**GIVEN INSTRUCTION**
Copy every line of the data exactly, leaving nothing out.

**INPUT FOR THIS TASK**
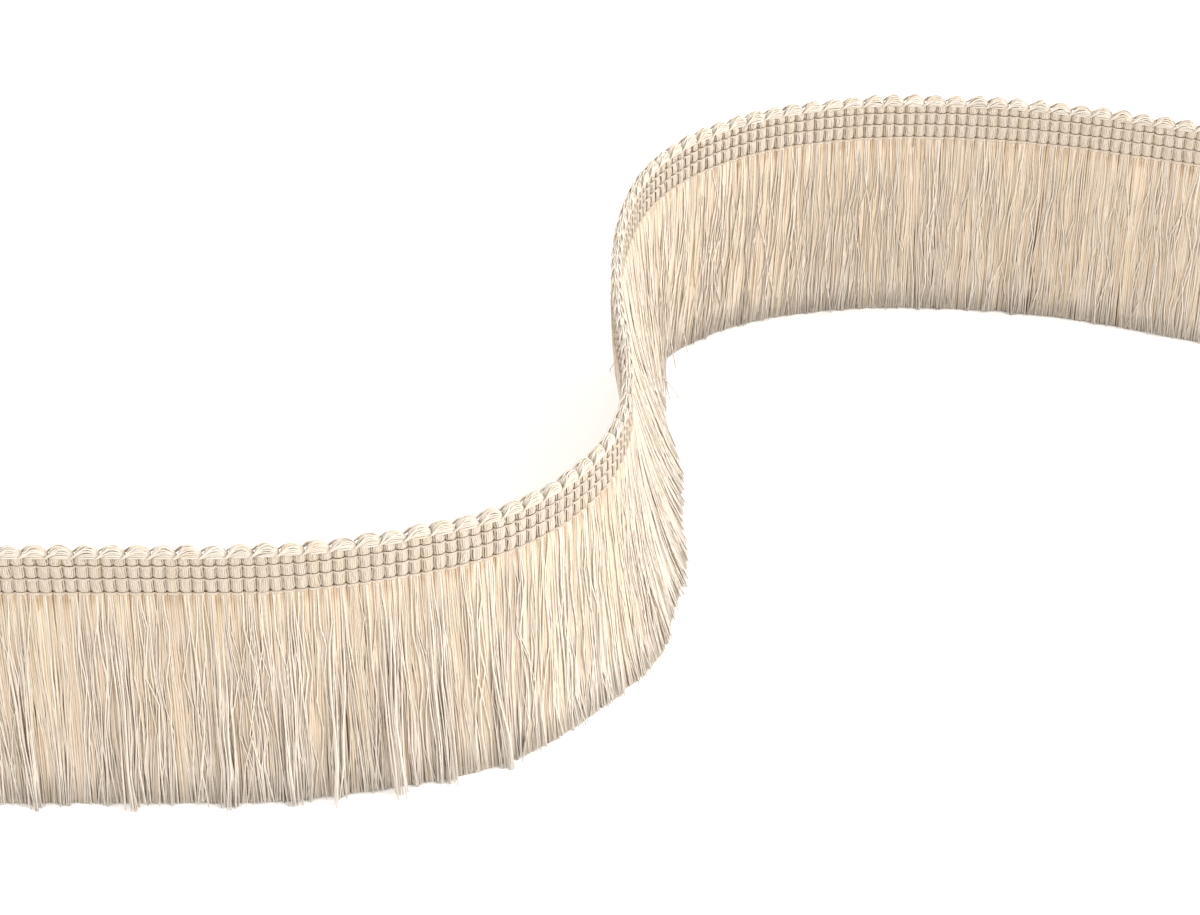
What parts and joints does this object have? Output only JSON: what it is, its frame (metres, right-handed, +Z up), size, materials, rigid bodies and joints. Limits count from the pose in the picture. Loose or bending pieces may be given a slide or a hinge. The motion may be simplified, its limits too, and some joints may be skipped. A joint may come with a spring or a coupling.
{
  "type": "fringe trim",
  "caption": "Length of woven fringe trim: a narrow ribbed heading with a row of yarn loops on top and a long cut yarn skirt, standing on its yarn ends in an S curve.",
  "frame": {"origin": "on the floor that the yarn ends stand on, under the middle of the trim's box", "axes": "+X along the long side of the S, from the near run's free end to the far run's; +Y from the near run to the far run; +Z up, from the yarn ends to the loops"},
  "size_m": [0.2952, 0.1886, 0.064],
  "materials": {
    "heading": "matte woven yarn",
    "skirt": "matte plied yarn"
  },
  "bodies": {
    "root": {"heading": "heading", "skirt_01": "skirt", "skirt_02": "skirt", "skirt_03": "skirt", "skirt_04": "skirt", "skirt_05": "skirt", "skirt_06": "skirt", "skirt_07": "skirt", "skirt_08": "skirt", "skirt_09": "skirt", "skirt_10": "skirt", "skirt_11": "skirt", "skirt_12": "skirt"}
  },
  "joints": []
}
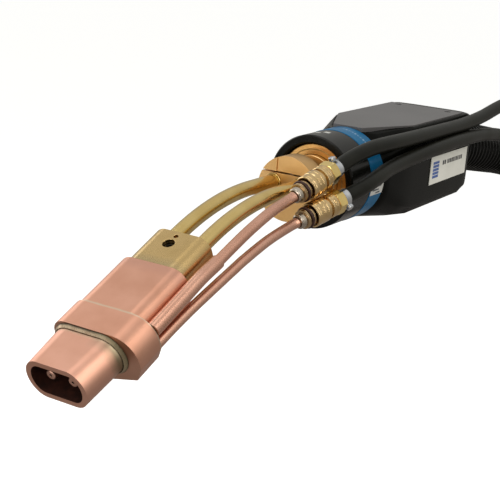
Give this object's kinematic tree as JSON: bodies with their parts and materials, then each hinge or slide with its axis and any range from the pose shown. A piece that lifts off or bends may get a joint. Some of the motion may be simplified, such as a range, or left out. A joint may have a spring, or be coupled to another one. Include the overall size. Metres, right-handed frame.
{
  "type": "mig welding torch",
  "caption": "Water-cooled tandem MIG welding torch for a robot: twin swan necks, oblong water-jacketed gas nozzle, hose couplings and a housing with a flat mounting plate.",
  "frame": {"origin": "centre of the flat mounting face on top of the housing", "axes": "+Z out of the mounting face, -Y along the housing towards the nozzle, +X towards the side with the water hoses"},
  "size_m": [0.1183, 1.0524, 0.5614],
  "materials": {
    "copper": "satin copper, slightly heat-tinted",
    "brass": "satin machined brass",
    "brass_coupling": "turned brass",
    "solder": "brazing filler, dull",
    "steel": "zinc plated or stainless, satin",
    "black_steel": "blackened",
    "black_plastic": "satin black moulded",
    "grey_plate": "grey anodised, satin",
    "blue_plastic": "satin blue",
    "label_paper": "printed label, semi-matt",
    "rubber": "black, semi-matt",
    "seal_rubber": "dark red-brown seal",
    "ceramic": "unglazed"
  },
  "bodies": {
    "torch_body": {"clamp_base": "brass", "clamp_cap": "brass", "clamp_screw": "steel", "colour_band": "blue_plastic", "cooling_pipe_1": "copper", "cooling_pipe_2": "copper", "coupling_body_1": "brass_coupling", "coupling_body_2": "brass_coupling", "coupling_plug_1": "brass_coupling", "coupling_plug_2": "brass_coupling", "gas_diffuser_1": "brass", "gas_diffuser_2": "brass", "gas_nozzle": "copper", "head_block": "brass", "head_set_screw": "black_steel", "hose_clamp_1": "steel", "hose_clamp_2": "steel", "hose_end_clamp_1": "steel", "hose_end_clamp_2": "steel", "hose_end_cuff": "rubber", "hose_end_plug_1": "brass_coupling", "hose_end_plug_2": "brass_coupling", "housing_body": "black_plastic", "jacket_sleeve": "copper", "mount_plate": "grey_plate", "mount_screw_1": "black_steel", "mount_screw_2": "black_steel", "neck_flange": "brass", "neck_root": "brass", "neck_tube_1": "brass", "neck_tube_2": "brass", "nozzle_solder_bead": "solder", "pipe_sleeve": "copper", "plug_seal_1": "seal_rubber", "plug_seal_2": "seal_rubber", "protective_hose": "rubber", "rear_cuff": "rubber", "side_label": "label_paper", "tip_holder_1": "brass", "tip_holder_2": "brass", "tip_insulator_1": "ceramic", "tip_insulator_2": "ceramic", "torch_connector": "brass_coupling", "water_hose_1": "rubber", "water_hose_2": "rubber", "water_jacket": "copper", "wire_liner_1": "steel", "wire_liner_2": "steel"},
    "lock_ring": {"lock_ring": "black_plastic"},
    "collar_1": {"coupling_collar_1": "brass_coupling"},
    "collar_2": {"coupling_collar_2": "brass_coupling"},
    "tip_1": {"contact_tip_1": "copper"},
    "tip_2": {"contact_tip_2": "copper"}
  },
  "joints": [
    {"name": "collar_1_slide", "type": "slide", "parent": "torch_body", "child": "collar_1", "axis": [0.1329, 0.9484, 0.2878], "range_m": [0, 0.003], "stiffness_N_per_m": 2000, "springref_m": -0.004},
    {"name": "collar_2_slide", "type": "slide", "parent": "torch_body", "child": "collar_2", "axis": [0.2201, 0.9444, 0.2441], "range_m": [0, 0.003], "stiffness_N_per_m": 2000, "springref_m": -0.004},
    {"name": "lock_ring_turn", "type": "hinge", "parent": "torch_body", "child": "lock_ring", "pos_m": [0, -0.176, -0.0416], "axis": [0, 1, 0], "range_deg": [0, 40]},
    {"name": "tip_1_turn", "type": "hinge", "parent": "torch_body", "child": "tip_1", "pos_m": [-0.0123, -0.44837, -0.10892], "axis": [0, -0.9135, -0.4067], "continuous": true},
    {"name": "tip_2_turn", "type": "hinge", "parent": "torch_body", "child": "tip_2", "pos_m": [0.0063, -0.44837, -0.10892], "axis": [0, -0.9135, -0.4067], "continuous": true}
  ]
}
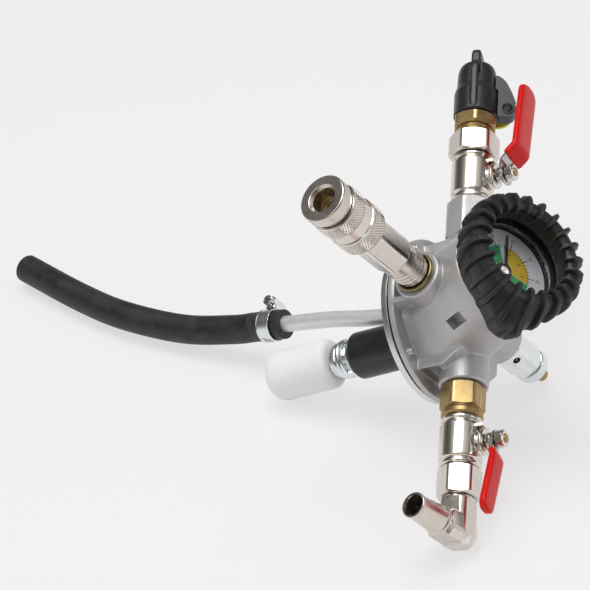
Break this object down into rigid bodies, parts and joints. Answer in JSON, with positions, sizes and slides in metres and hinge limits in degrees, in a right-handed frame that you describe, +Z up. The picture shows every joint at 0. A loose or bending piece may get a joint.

**REPLY TO THE TASK**
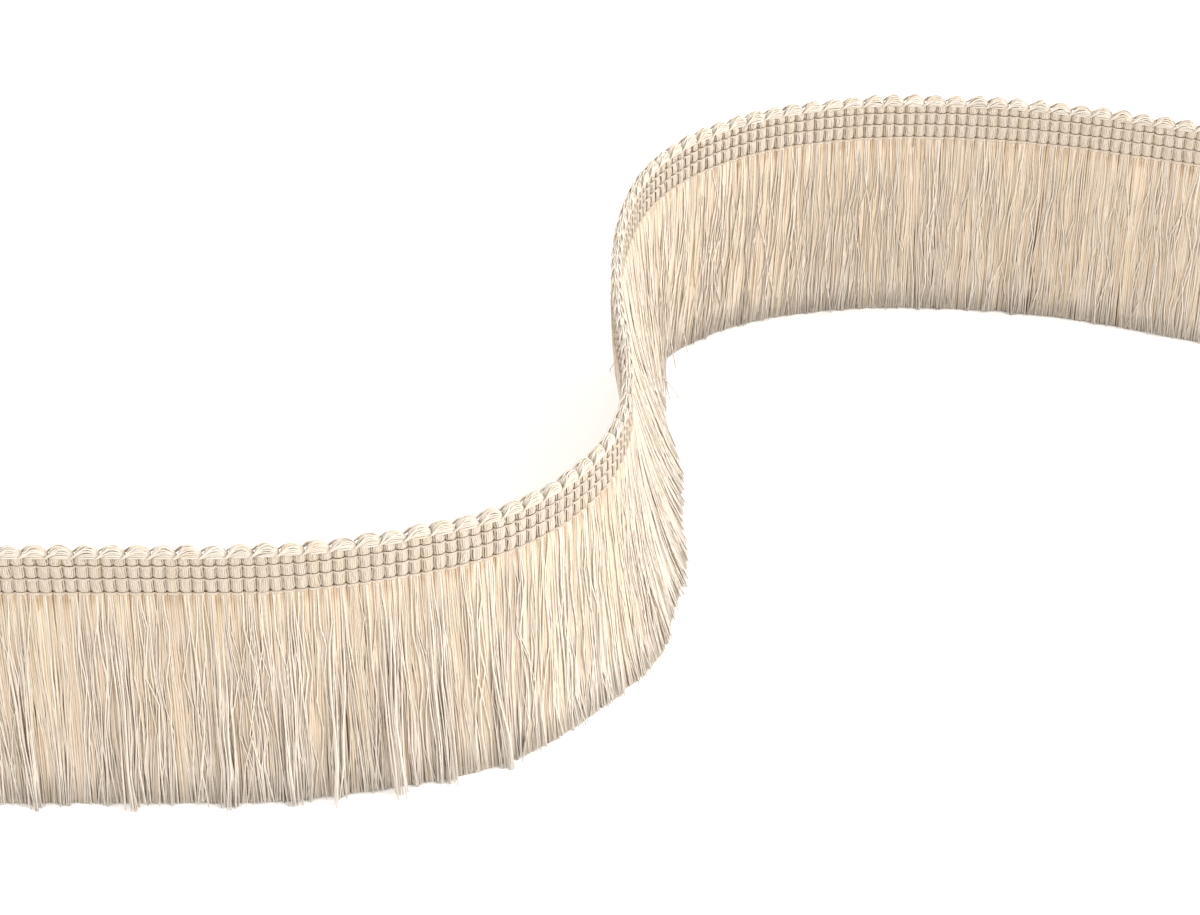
What parts and joints does this object have? Output only JSON: what it is, its frame (metres, right-handed, +Z up), size, materials, rigid bodies and joints. Limits count from the pose in the picture. Loose or bending pieces may be given a slide or a hinge. The motion may be simplified, its limits too, and some joints may be skipped. A joint may come with a spring or a coupling.
{
  "type": "fringe trim",
  "caption": "Length of woven fringe trim: a narrow ribbed heading with a row of yarn loops on top and a long cut yarn skirt, standing on its yarn ends in an S curve.",
  "frame": {"origin": "on the floor that the yarn ends stand on, under the middle of the trim's box", "axes": "+X along the long side of the S, from the near run's free end to the far run's; +Y from the near run to the far run; +Z up, from the yarn ends to the loops"},
  "size_m": [0.2952, 0.1886, 0.064],
  "materials": {
    "heading": "matte woven yarn",
    "skirt": "matte plied yarn"
  },
  "bodies": {
    "root": {"heading": "heading", "skirt_01": "skirt", "skirt_02": "skirt", "skirt_03": "skirt", "skirt_04": "skirt", "skirt_05": "skirt", "skirt_06": "skirt", "skirt_07": "skirt", "skirt_08": "skirt", "skirt_09": "skirt", "skirt_10": "skirt", "skirt_11": "skirt", "skirt_12": "skirt"}
  },
  "joints": []
}
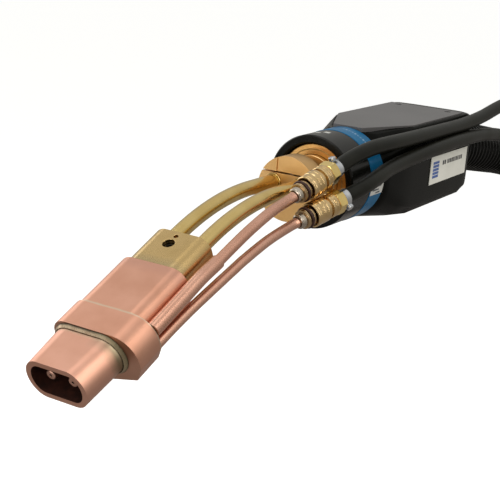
Give this object's kinematic tree as JSON: bodies with their parts and materials, then each hinge or slide with its axis and any range from the pose shown. A piece that lifts off or bends may get a joint. Some of the motion may be simplified, such as a range, or left out. A joint may have a spring, or be coupled to another one. Include the overall size. Metres, right-handed frame.
{
  "type": "mig welding torch",
  "caption": "Water-cooled tandem MIG welding torch for a robot: twin swan necks, oblong water-jacketed gas nozzle, hose couplings and a housing with a flat mounting plate.",
  "frame": {"origin": "centre of the flat mounting face on top of the housing", "axes": "+Z out of the mounting face, -Y along the housing towards the nozzle, +X towards the side with the water hoses"},
  "size_m": [0.1183, 1.0524, 0.5614],
  "materials": {
    "copper": "satin copper, slightly heat-tinted",
    "brass": "satin machined brass",
    "brass_coupling": "turned brass",
    "solder": "brazing filler, dull",
    "steel": "zinc plated or stainless, satin",
    "black_steel": "blackened",
    "black_plastic": "satin black moulded",
    "grey_plate": "grey anodised, satin",
    "blue_plastic": "satin blue",
    "label_paper": "printed label, semi-matt",
    "rubber": "black, semi-matt",
    "seal_rubber": "dark red-brown seal",
    "ceramic": "unglazed"
  },
  "bodies": {
    "torch_body": {"clamp_base": "brass", "clamp_cap": "brass", "clamp_screw": "steel", "colour_band": "blue_plastic", "cooling_pipe_1": "copper", "cooling_pipe_2": "copper", "coupling_body_1": "brass_coupling", "coupling_body_2": "brass_coupling", "coupling_plug_1": "brass_coupling", "coupling_plug_2": "brass_coupling", "gas_diffuser_1": "brass", "gas_diffuser_2": "brass", "gas_nozzle": "copper", "head_block": "brass", "head_set_screw": "black_steel", "hose_clamp_1": "steel", "hose_clamp_2": "steel", "hose_end_clamp_1": "steel", "hose_end_clamp_2": "steel", "hose_end_cuff": "rubber", "hose_end_plug_1": "brass_coupling", "hose_end_plug_2": "brass_coupling", "housing_body": "black_plastic", "jacket_sleeve": "copper", "mount_plate": "grey_plate", "mount_screw_1": "black_steel", "mount_screw_2": "black_steel", "neck_flange": "brass", "neck_root": "brass", "neck_tube_1": "brass", "neck_tube_2": "brass", "nozzle_solder_bead": "solder", "pipe_sleeve": "copper", "plug_seal_1": "seal_rubber", "plug_seal_2": "seal_rubber", "protective_hose": "rubber", "rear_cuff": "rubber", "side_label": "label_paper", "tip_holder_1": "brass", "tip_holder_2": "brass", "tip_insulator_1": "ceramic", "tip_insulator_2": "ceramic", "torch_connector": "brass_coupling", "water_hose_1": "rubber", "water_hose_2": "rubber", "water_jacket": "copper", "wire_liner_1": "steel", "wire_liner_2": "steel"},
    "lock_ring": {"lock_ring": "black_plastic"},
    "collar_1": {"coupling_collar_1": "brass_coupling"},
    "collar_2": {"coupling_collar_2": "brass_coupling"},
    "tip_1": {"contact_tip_1": "copper"},
    "tip_2": {"contact_tip_2": "copper"}
  },
  "joints": [
    {"name": "collar_1_slide", "type": "slide", "parent": "torch_body", "child": "collar_1", "axis": [0.1329, 0.9484, 0.2878], "range_m": [0, 0.003], "stiffness_N_per_m": 2000, "springref_m": -0.004},
    {"name": "collar_2_slide", "type": "slide", "parent": "torch_body", "child": "collar_2", "axis": [0.2201, 0.9444, 0.2441], "range_m": [0, 0.003], "stiffness_N_per_m": 2000, "springref_m": -0.004},
    {"name": "lock_ring_turn", "type": "hinge", "parent": "torch_body", "child": "lock_ring", "pos_m": [0, -0.176, -0.0416], "axis": [0, 1, 0], "range_deg": [0, 40]},
    {"name": "tip_1_turn", "type": "hinge", "parent": "torch_body", "child": "tip_1", "pos_m": [-0.0123, -0.44837, -0.10892], "axis": [0, -0.9135, -0.4067], "continuous": true},
    {"name": "tip_2_turn", "type": "hinge", "parent": "torch_body", "child": "tip_2", "pos_m": [0.0063, -0.44837, -0.10892], "axis": [0, -0.9135, -0.4067], "continuous": true}
  ]
}
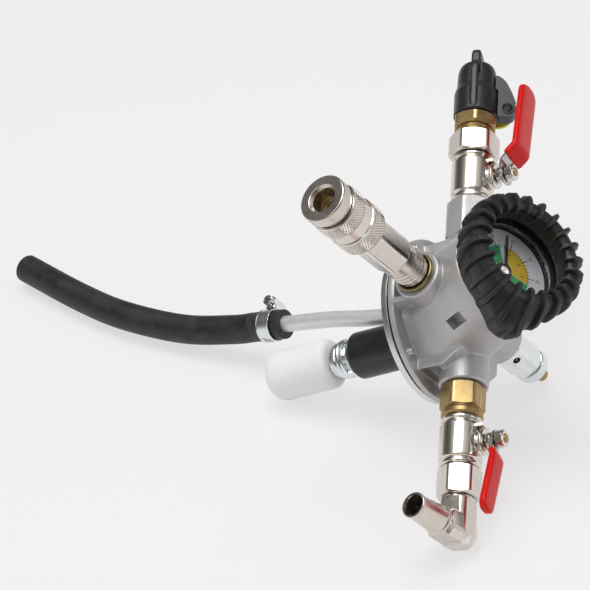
Break this object down into rigid bodies, parts and joints. Answer in JSON, with positions, sizes and slides in metres and hinge limits in degrees, in a right-handed frame that you describe, +Z up. The picture shows every joint at 0. A loose or bending piece may get a joint.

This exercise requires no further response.